Source material:
=====
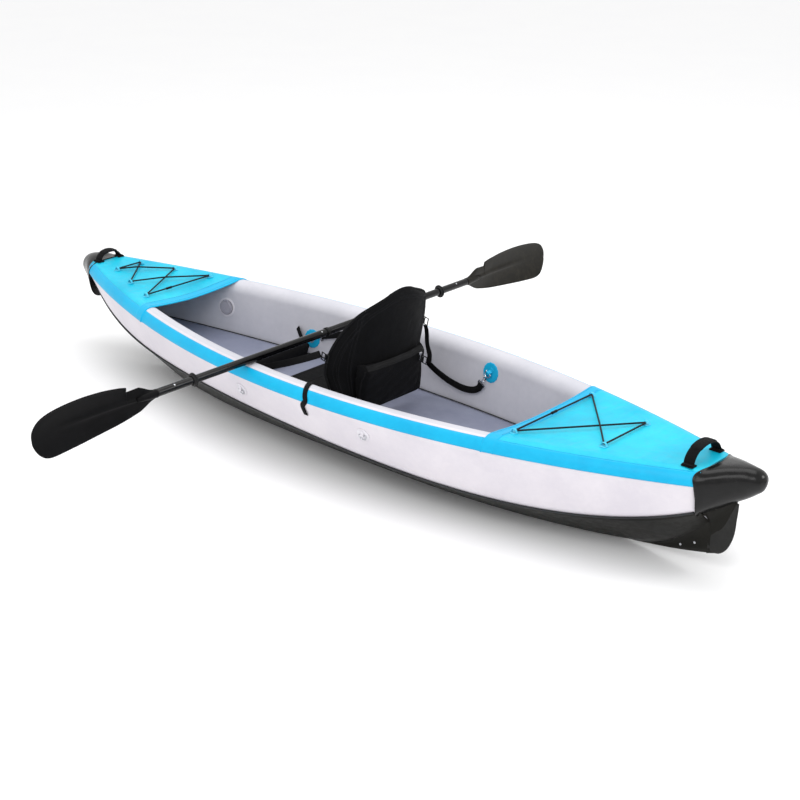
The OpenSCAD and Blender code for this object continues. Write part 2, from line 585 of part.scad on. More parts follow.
function across_ring(i) =
    wall_point(inner_ring_x[i], inner_ring_z[i], inner_turn[i], [1, 0, 0])
    - wall_point(inner_ring_x[i], inner_ring_z[i], inner_turn[i], [0, 0, 0]);
module rear_straps() color(BLACK) both_sides() let (a = belt_start(0, 0), d = belt_end(buckle_v[0], -buckle_reach))
    band(bezier(a, belt_start(0, 60), d + [-70, 4, -50], d, 14), across_ring(0), [0, 0, 1], belt_w, strap_t);
module front_straps() color(BLACK) both_sides() let (a = belt_start(1, 0), d = belt_end(buckle_v[1], buckle_reach))
    band(bezier(a, mix(a, d, 0.33) - [0, 0, 5], mix(a, d, 0.67) - [0, 0, 5], d, 10),
         across_ring(1), [0, 0, -1], belt_w, strap_t);

// ---------------------------------------------------------------- paddle
paddle_mid = -24;
shaft_r = shaft_d / 2;
shaft_in = shaft_r - 1.5;
joint_y = 720;         // from the middle to each blade's button
throat_y = 790;        // from the middle to where a blade begins
spigot_end = 655;
spigot_r = shaft_in - 0.2;
paddle_z = gun_z(paddle_x) + shaft_r + 1.2;
button_lean = 40;
button_r = 3;
button_out = 1.6;      // how far a button stands out of the shaft
button_travel = 3;
module on_shaft(y) translate([paddle_x, paddle_mid + y, paddle_z]) rotate([-90, 0, 0]) children();
// A button's own frame: +Z points out of the shaft.
module at_button(y) translate([paddle_x, paddle_mid + y, paddle_z]) rotate([0, -button_lean, 0]) children();
module button_hole(y) at_button(y) cylinder(r = button_r + 0.2, h = 40);
ferrule_button = 26;
ferrule_half = 95;
module paddle_shaft_port() color(BLACK) difference() {
    on_shaft(0.3) tube(shaft_r, shaft_in, throat_y - 0.3);
    button_hole(joint_y);
    button_hole(ferrule_button);
}
module paddle_shaft_starboard() color(BLACK) difference() {
    on_shaft(-throat_y) tube(shaft_r, shaft_in, throat_y - 0.3);
    button_hole(-joint_y);
}
module paddle_ferrule() color(STEEL) difference() {
    on_shaft(-ferrule_half) tube(spigot_r, spigot_r - 2, 2 * ferrule_half);
    button_hole(ferrule_button);
}
// Blade outline: share of the blade's length, upper half and lower half of its width.
blade_len = paddle_len / 2 - throat_y - 1;
blade_rows = [[0, 13, 13], [0.06, 22, 26], [0.125, 37, 44], [0.215, 38, 55], [0.24, 52, 58], [0.31, 62, 63],
              [0.44, 71, 71], [0.6, 75, 79], [0.75, 72, 85], [0.86, 64, 87], [0.92, 54, 80], [0.96, 39, 64],
              [0.985, 20, 42], [1, 2, 20]];
blade_t = 4;
dish = 22;             // how far the blade's middle is spooned
module blade() {
    loft([for (r = blade_rows) let (y = r[0] * blade_len, c = dish * (1 - pow(2 * r[0] - 1, 2)) * 0.6,
                                    t = mix(12, blade_t / 2, min(1, r[0] / 0.3)))
        let (half = [for (k = [1, 0.6, 0.2, -0.2, -0.6, -1])
            [c - 14 * k * k * min(1, r[0] * 3), k > 0 ? k * r[1] : k * r[2], max(0.8, t * (1 - 0.8 * k * k))]])
        concat([for (q = half) [q[0] + q[2], y, q[1]]],
               [for (j = [len(half) - 1:-1:0]) [half[j][0] - half[j][2], y, half[j][1]]])]);
}
// The two blades mirror each other across the paddle's middle.
module blade_piece(s) color(BLACK) {
    translate([paddle_x, paddle_mid + s * (throat_y + 0.6), paddle_z])
        if (s > 0) blade(); else mirror([0, 1, 0]) blade();
    difference() {
        on_shaft(s > 0 ? spigot_end : -throat_y - 6) tube(spigot_r, spigot_r - 2, throat_y + 6 - spigot_end);
        button_hole(s * joint_y);
    }
}
module paddle_blade_port() blade_piece(1);
module paddle_blade_starboard() blade_piece(-1);
ring_y = 655;
ring_grip = shaft_r + 0.06;
module drip_ring(y) color(BLACK) on_shaft(y - 9) rotate_extrude()
    polygon([[ring_grip, 0], [shaft_r + 4, 0], [shaft_r + 4, 6], [shaft_r + 11, 8], [shaft_r + 11, 10],
             [shaft_r + 4, 12], [shaft_r + 4, 18], [ring_grip, 18]]);
module drip_ring_port() drip_ring(ring_y - 25);
module drip_ring_starboard() drip_ring(-ring_y + 25);
module button(y) color(STEEL) at_button(y) {
    translate([0, 0, 6]) cylinder(r = button_r, h = shaft_r + button_out - 6);
    translate([0, 0, 5]) cylinder(r = button_r + 1.4, h = 1.6);
}
module centre_button() button(ferrule_button);
module port_blade_button() button(joint_y);
module starboard_blade_button() button(-joint_y);
// A bent leaf behind each button.
module button_springs() color(STEEL) for (y = [ferrule_button, joint_y, -joint_y])
    at_button(y) rotate([0, 0, 90]) band([[-4, 0, 4], [8, 0, 3], [20, 0, 0], [28, 0, -4], [24, 0, -7], [4, 0, -9.2]],
                      [0, 1, 0], [0, 1, 0], 5, 0.6);

// ---------------------------------------------------------------- drawing
side_chamber_port();
side_chamber_starboard();
floor_chamber();
hull_skin();
gunwale_stripes();
bow_deck();
stern_deck();
bow_cap();
stern_cap();
keel_fairing();
fairing_screws();
skeg_fin();
deck_loops();
bow_bungee();
stern_bungee();
handle_tabs();
bow_handle();
stern_handle();
inner_ring_patches();
inner_rings();
outer_ring_patches();
outer_ring_port_fore();
outer_ring_port_aft();
outer_ring_starboard_fore();
outer_ring_starboard_aft();
valve_bodies();
valve_springs();
port_valve_stem();
starboard_valve_stem();
floor_valve_stem();
port_valve_cap();
starboard_valve_cap();
floor_valve_cap();
footrest_roll();
footrest_webbing();
seat_cushion();
backrest_pad();
backrest_binding();
backrest_pocket();
zip_slider();
seat_buckles();
rear_straps();
front_straps();
snap_hooks();
gate_port_rear();
gate_starboard_rear();
gate_port_front();
gate_starboard_front();
paddle_shaft_port();
paddle_shaft_starboard();
paddle_ferrule();
paddle_blade_port();
paddle_blade_starboard();
drip_ring_port();
drip_ring_starboard();
centre_button();
port_blade_button();
starboard_blade_button();
button_springs();
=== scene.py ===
"""Looks of the inflatable kayak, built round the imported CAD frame. Metres; +X bow, +Y port, +Z up."""

import json
import math

import bpy
import bmesh
import numpy as np
from mathutils import Matrix, Vector
from mathutils.bvhtree import BVHTree

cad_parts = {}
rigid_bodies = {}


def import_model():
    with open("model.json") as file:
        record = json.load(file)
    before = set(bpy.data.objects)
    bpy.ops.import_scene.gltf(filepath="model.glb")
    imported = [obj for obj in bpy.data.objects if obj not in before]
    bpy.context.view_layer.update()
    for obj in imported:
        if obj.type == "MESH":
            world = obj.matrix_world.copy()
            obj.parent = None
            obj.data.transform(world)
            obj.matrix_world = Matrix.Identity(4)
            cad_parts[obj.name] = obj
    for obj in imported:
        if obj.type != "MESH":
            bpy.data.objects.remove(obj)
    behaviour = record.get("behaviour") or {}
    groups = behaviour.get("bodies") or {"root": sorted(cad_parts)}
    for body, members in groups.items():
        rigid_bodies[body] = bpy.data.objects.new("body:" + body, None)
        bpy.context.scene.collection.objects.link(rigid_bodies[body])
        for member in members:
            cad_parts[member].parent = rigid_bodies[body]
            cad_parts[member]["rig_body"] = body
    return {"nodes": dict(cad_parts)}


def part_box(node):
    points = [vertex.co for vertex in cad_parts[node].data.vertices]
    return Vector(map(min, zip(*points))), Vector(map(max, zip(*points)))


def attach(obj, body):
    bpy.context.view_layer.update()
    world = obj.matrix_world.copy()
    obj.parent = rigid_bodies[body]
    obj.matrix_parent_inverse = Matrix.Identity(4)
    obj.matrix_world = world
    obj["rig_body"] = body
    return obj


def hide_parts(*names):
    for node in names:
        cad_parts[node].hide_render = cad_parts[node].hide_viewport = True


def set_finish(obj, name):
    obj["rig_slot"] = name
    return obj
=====
What to work on:
Return exactly the lines that run from the top of the listing above to the line containing "across_ring(1), [0, 0, -1], belt_w, strap_t);", please, keeping both end lines and leaving out everything else.

Full answer:
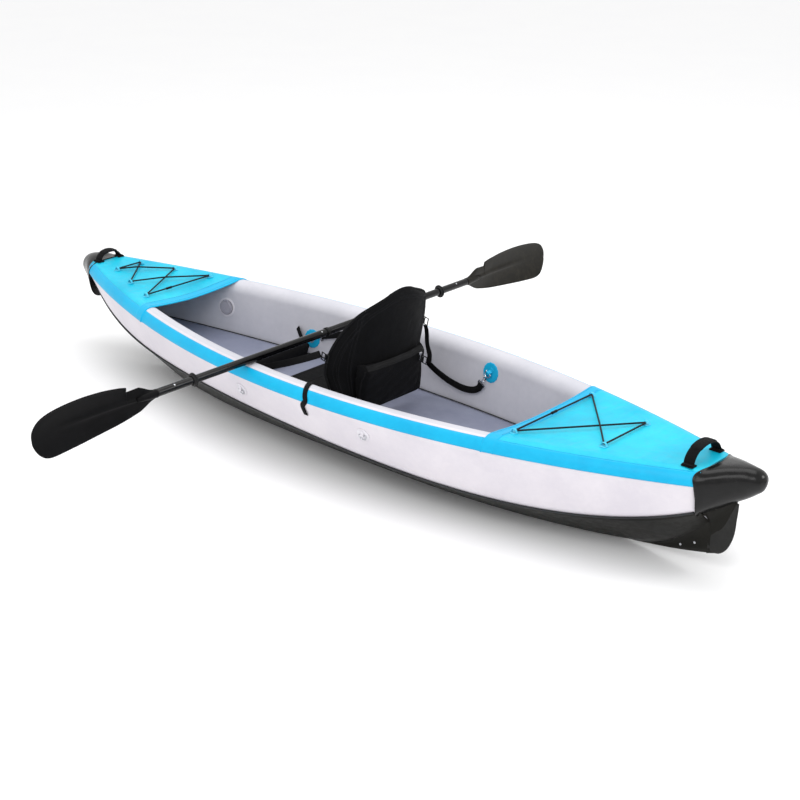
The OpenSCAD and Blender code for this object continues. Write part 2, from line 585 of part.scad on. More parts follow.
function across_ring(i) =
    wall_point(inner_ring_x[i], inner_ring_z[i], inner_turn[i], [1, 0, 0])
    - wall_point(inner_ring_x[i], inner_ring_z[i], inner_turn[i], [0, 0, 0]);
module rear_straps() color(BLACK) both_sides() let (a = belt_start(0, 0), d = belt_end(buckle_v[0], -buckle_reach))
    band(bezier(a, belt_start(0, 60), d + [-70, 4, -50], d, 14), across_ring(0), [0, 0, 1], belt_w, strap_t);
module front_straps() color(BLACK) both_sides() let (a = belt_start(1, 0), d = belt_end(buckle_v[1], buckle_reach))
    band(bezier(a, mix(a, d, 0.33) - [0, 0, 5], mix(a, d, 0.67) - [0, 0, 5], d, 10),
         across_ring(1), [0, 0, -1], belt_w, strap_t);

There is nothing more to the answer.